In the dark, turning on roads hard to see, roads she knows intimately for more than three decades. “Good morning!” She picks up Chris Smith first, when years ago, she picked up his mother and uncle. “They told me to be very nice and follow directions,” said Chris.

She drives on all paved roads, twisting and turning the full size school bus number 005 effortlessly in rural Tift County for 36 miles, one-way, always looking for her young riders, and seeing old ones.

Former rider Sabrina Williams waits with her twin girls for Faye’s bus to arrive, and it brings back memories. “I think it’s sort of neat,” says Sabrina. When driving so long a driver can get a reputation. “She don’t put up with no nonsense,” said Ronald Smith.

She sees how we have changed. Over the years, she drove so many students they had to literally stand in the aisle. But, today, she drives only about 40. Another change. “You really want me to tell you?” Sumner asked. She sees many young people make a disappointing turn in life. “Kids back when I started driving, they had respect for adults. And, children now days, they don’t. I’m sorry to say,” said Sumner.

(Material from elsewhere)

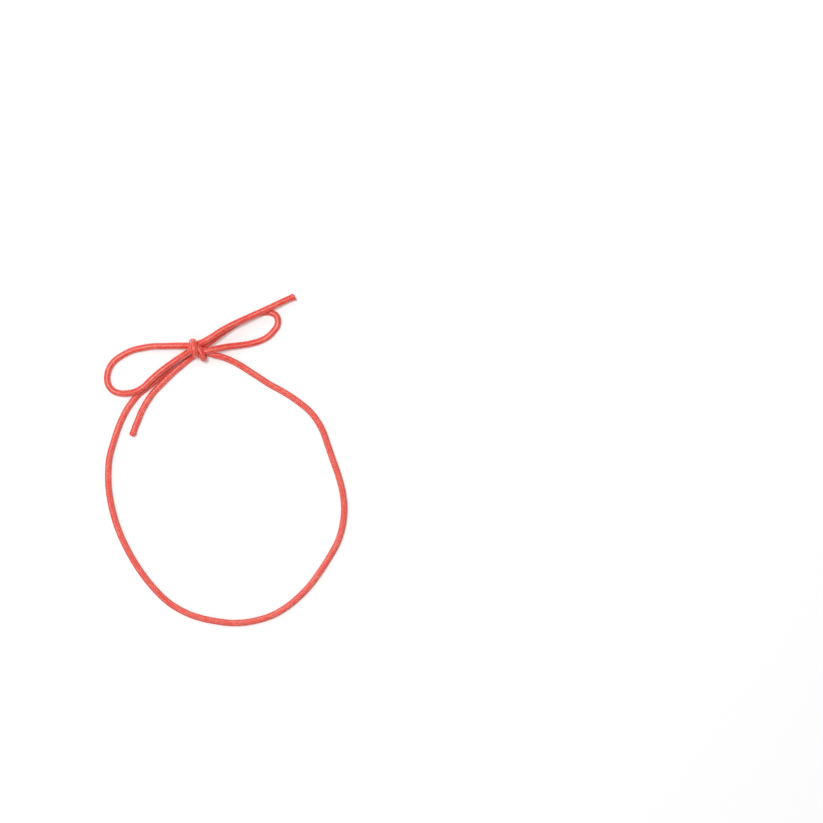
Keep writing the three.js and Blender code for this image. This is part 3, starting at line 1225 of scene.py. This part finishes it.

Ironically, her school life didn’t include a school bus at all. “I walked to school, never rode a bus.” Now, she has driven one for 31 years, “I enjoy it.”

She has seen how children have changed, as she opens the door for yet another generation of young people to step into the world.

Faye Sumner seldom has to turn in a child for discipline because, she says, the young people know she expects them to behave.